Racing Through the Dark - David Millar, Jeremy Whittle A fascinating insight into the mind and career of David Millar, one of the UK's (Scotland's) top professional cyclists. From his early days growing up in Hong Kong, through his time as a fresh-faced neo-pro with the Cofidis team - determined to be the best, but also to be the best clean - his continual exposure to doping and his eventual, unsurprising, descent into doping himself. Finally, coming out the other side, exposed and starting to rebuild his career - equally determined that the behaviours don't need to be repeated for future neo-pros.

In part shocking - that Millar's team was quite so happy to leave him entirely unmanaged - he really was viewed as just fresh meat for the professional cycling scene; if he does well the team are happy to profit, if he crashes and burns they appear equally happy to just cast him aside. In part sad - without any real form of support, Millar seems to almost revel in his destructive personality.

Throughout the book there are some surprising name-drops, riders who I had no idea had been implicated in doping scandals, but I assume that you wouldn't be allowed to name a rider in your memoirs unless his doping was a documented fact. Equally there are two names, both heavily involved in grooming Millar to accept his life of doping, who are known only as l'Équipier and le Boss. His parallel journey with Lance is one of the most interesting. Starting out as a doe-eyed fanboy, he eventually loses a lot of that respect as he realises that whether Lance is doping or not, his refusing to speak out on the subject is letting cycling down even more.

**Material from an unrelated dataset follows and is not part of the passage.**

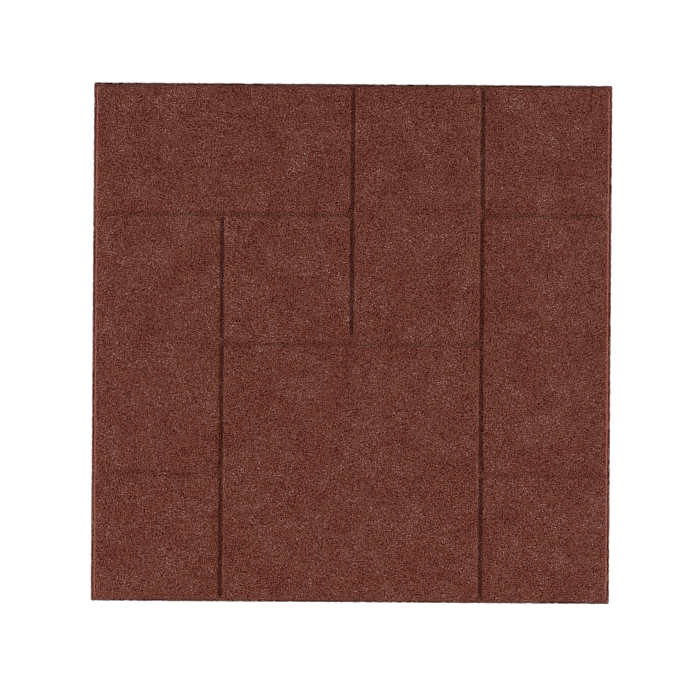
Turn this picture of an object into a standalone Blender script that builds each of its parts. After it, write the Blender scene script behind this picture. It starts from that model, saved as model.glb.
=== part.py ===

It's well written, which is made more impressive as the book appears to be mostly written by David himself. Presumably guidance and editing provided by Jeremy Whittle. Detailed and engaging throughout, the book feels like a cathartic labour of love for the author. Unfortunately, just as the most annoying anti-smoker is an ex-smoker, so Millar sometimes runs the risk of getting a little carried away with his self-righteousness.

Ultimately though, this is a book about redemption. Initially, the redemption of David Millar himself, but also his planned redemption of cycling itself.